I and many of my class mates are struggling very hard on this problem:
Let $X$ be a random variable with Poisson distribution, with parameter $\lambda$, where $\lambda$ itself is a random variable with exponential distribution of mean $1/\theta$, that is, $X \sim \text{Poisson}(\lambda)$, $\lambda \sim \exp(\theta)$. Find the marginal distribution of $X$.
I tried:
P(X=x) = (w.r.t λ from 0 to inf) ∫ P(X=x, λ=θ) = ∫ P(X=x | λ=θ)* P(λ=θ)

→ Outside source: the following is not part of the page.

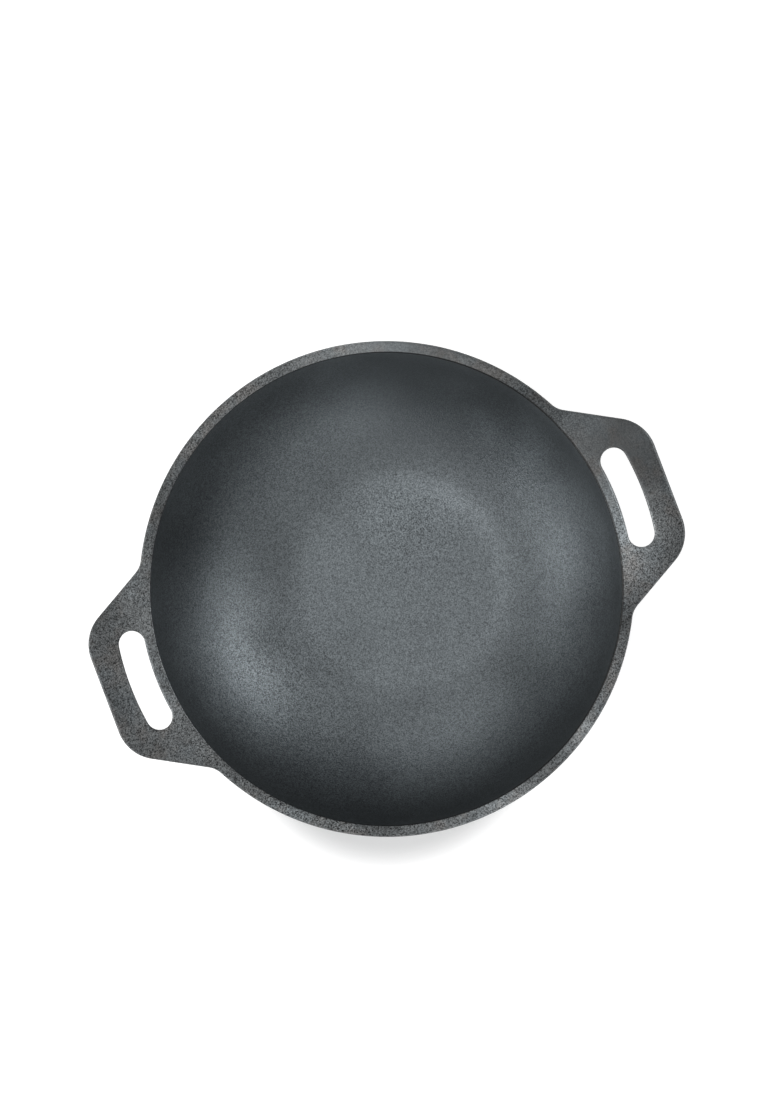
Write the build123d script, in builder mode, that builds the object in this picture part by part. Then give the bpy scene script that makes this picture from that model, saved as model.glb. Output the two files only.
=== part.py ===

And then got stuck a.k.a. something not integrate-able
Help... T.T
Hint
Using total probability yield
$$\mathbb P\{X=k\}=\int_0^{\infty } \mathbb P\left\{X=k\mid \lambda =t\right\}f_\lambda (t)\,\mathrm d t=\frac{\theta }{k!}\int_0^\infty t^ke^{-(1+\theta )t}\,\mathrm d t, $$ which is integrable.
Several possibilities :
Brute force, $k$ integration by part is requiert.
Nevertheless, an antiderivative of $t^ke^{-t}$ is of the form $$(a_0+a_1t+...+a_kt^k)e^{-t}.$$ So, you can easily find the $a_i$.
An other way : do the substitution $u=(1+\theta )t$, and write the integral using Gamma function.